I write a function to carry out a Pearson chi-square lack of fit test for various groupings of the counts. I make use of the get.breaks function posted on our website. The sole argument to the function shown below is the desired minimum group size.
getchi<-function(minsize) {
numobs<-length(model3$fitted.values)
#obtain the predicted probabilities for the first 1001 counts
p.actual<-unlist(lapply(0:1000, function(x) mean(dnbinom(x, mu=model3$fitted.values, size=model3$theta))))
#divide by expected counts into groups
xfact2<-cut(0:1000, c(get.breaks(minsize/numobs,p.actual),1000))
#calculate the expected probability of each group
estprob<-tapply(p.actual,xfact2,sum)
#obtain empirical probabilities
temp<-table(clams$LEGAL.CLAMS)/sum(table(clams$LEGAL.CLAMS))
#we need to flesh out the observed counts with zeros for counts not observed
#emp.probs1 contains the observed counts and the observed count categories
emp.probs1<-data.frame(as.numeric(names(temp)),as.vector(temp))
#emp.probs2 just lists the categories observed or not plus a column of zeros.
emp.probs2<-data.frame(0:max(as.numeric(names(temp))),rep(0,max(as.numeric(names(temp)))+1))
#give the count categories the same name in both data frame
colnames(emp.probs1)[1]<-'count'
colnames(emp.probs2)[1]<-'count'
#merge the two data frames by count using all=TRUE to ensure non-matching observations are included
emp.probs<-merge(emp.probs1,emp.probs2,all=TRUE)
#change missing values in frequency column to zero
emp.probs[,2]<-ifelse(is.na(emp.probs[,2]),0,emp.probs[,2])
colnames(emp.probs)[2]<-"Freq"
emp.probs<-emp.probs[,c("count","Freq")]
#group empirical probabilities in same categories as expected probabilities
xfact<-cut(emp.probs[,1],
c(get.breaks(minsize/numobs,p.actual),1000))
rawprob<-tapply(emp.probs[,2],xfact,sum)
rawprob<-ifelse(is.na(rawprob),0,rawprob)
#create observed and expected frequencies
out2.obs<-dim(clams)[1]*rawprob
out2.exp<-dim(clams)[1]*estprob
#calculate Pearson statistic
pear.chi<-sum((out2.obs-out2.exp)^2/out2.exp)
#count the number of parameters--estimated coefficients plus the dispersion parameter
parms<-length(coef(model3))+1
#calculate degrees of freedom and p-value for test
df<-length(out2.obs)-parms-1
p<-1-pchisq(pear.chi,length(out2.obs)-parms-1)
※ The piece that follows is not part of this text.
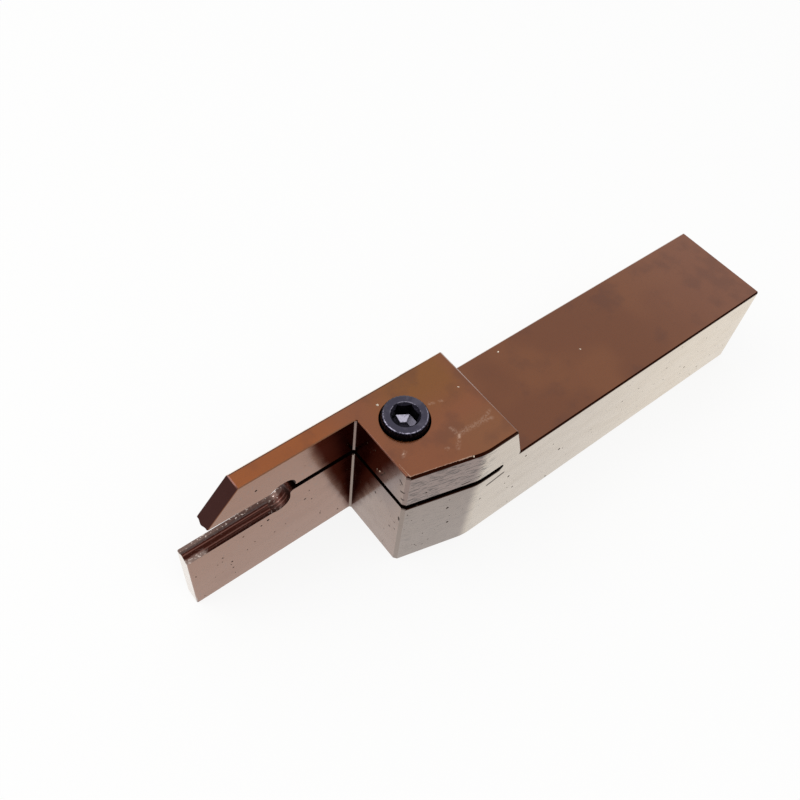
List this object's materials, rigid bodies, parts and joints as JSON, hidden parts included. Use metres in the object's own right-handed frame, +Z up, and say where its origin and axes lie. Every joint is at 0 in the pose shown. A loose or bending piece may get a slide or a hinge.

round(c(minsize,pear.chi,df,p),2)->output
names(output)<-c('Group size','Pearson', 'df', 'p-value')
output
}
I obtain the lack-of-fit test p-value for a number group sizes.
> sapply(5:14,getchi)
[,1] [,2] [,3] [,4] [,5] [,6] [,7] [,8] [,9] [,10]
Group size 5.00 6.00 7.00 8.00 9.00 10.00 11.00 12.00 13.00 14.00
Pearson 35.13 23.11 18.32 21.03 16.20 9.00 11.49 8.34 7.90 6.96
df 26.00 20.00 17.00 15.00 12.00 11.00 9.00 8.00 7.00 6.00
p-value 0.11 0.28 0.37 0.14 0.18 0.62 0.24 0.40 0.34 0.32
Observe that none of the tests are significant even though we've looked at ten different group sizes. Thus we clearly have no evidence of lack of fit.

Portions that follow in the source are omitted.